In 1854, the same year that the 44 year old Schumann attempted suicide and landed himself in the Endenich mental asylum, Heinrich Heine, the German poet , journalist and essayist completed his Confessions. Here he wrote:

Notwithstanding the war of extermination that I had waged against Romanticism, I always remained a Romanticist at heart. After I had delivered the most deadly blows against the taste for Romantic poetry in Germany, there stole over me an inexpressible yearning for the blue flower in the fairy-land of Romanticism, and I grasped the magic lyre and sang a song wherein I gave full sway to all the sweet extravagances, to all the intoxication of moonlight, to all the blooming, nightingale-like fancies once so fondly loved.

Were the Romantics merely purveyors of 'sweet extravagances'? Heine, is of course self-mocking here, but, then, irony threaded its way through all that he wrote.

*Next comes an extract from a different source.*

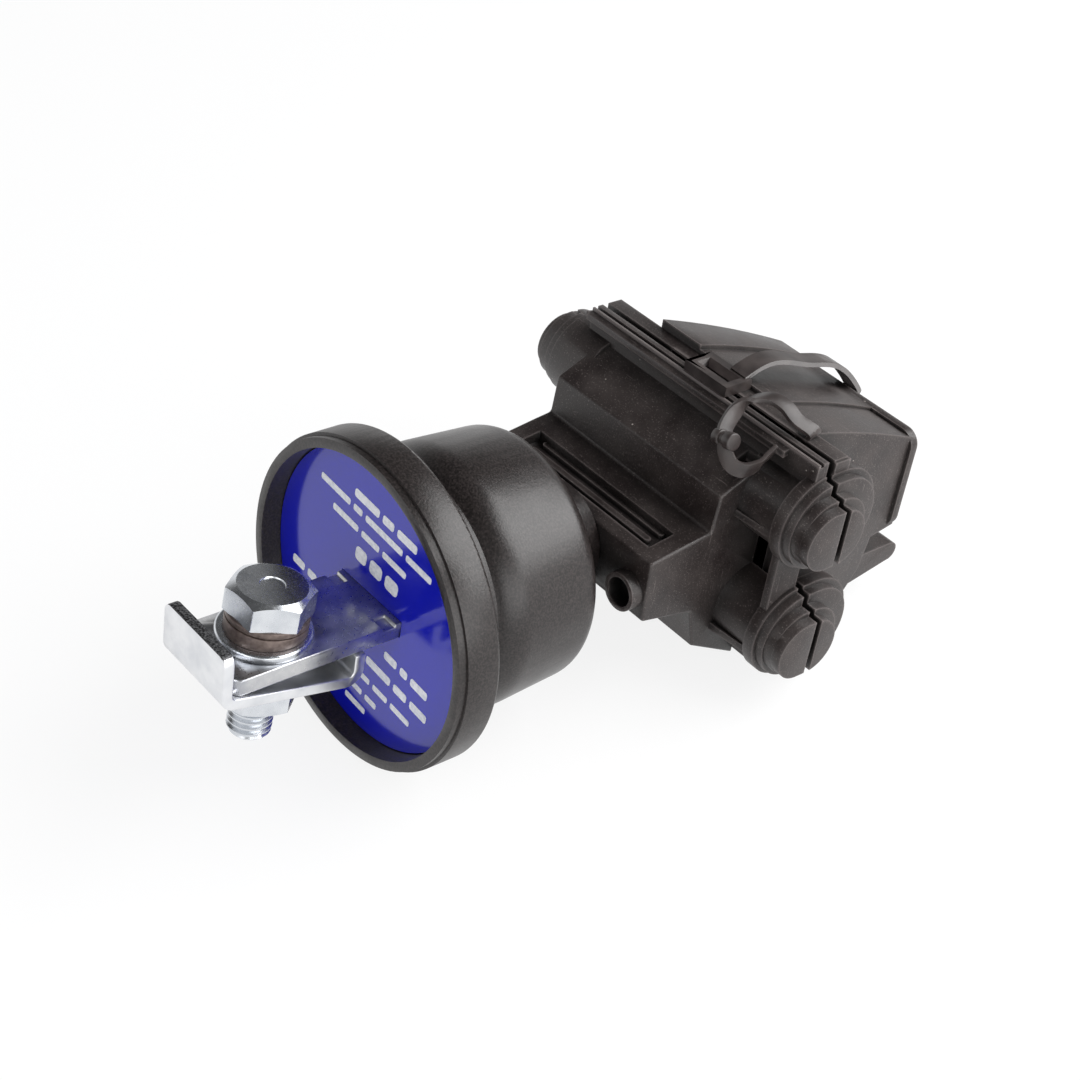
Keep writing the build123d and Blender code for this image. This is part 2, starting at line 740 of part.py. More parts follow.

Whether Schumann, who set 16 of Heine's 'Lyrisches Intermezzo' of 1822 in his song cycle 'Dichterliebe' (A Poet's Love), was aware of the distance Heine implied between himself and the florid sentiments of the Poet who woos his beloved and gains her love only to lose it, we cannot tell from this most moving and enchanted of song cycles. But Schumann, the consummate poet of music, created an evocation of longing, tremulous happiness, tender love and the desperation of loss that is so pure and true, it hardly matters.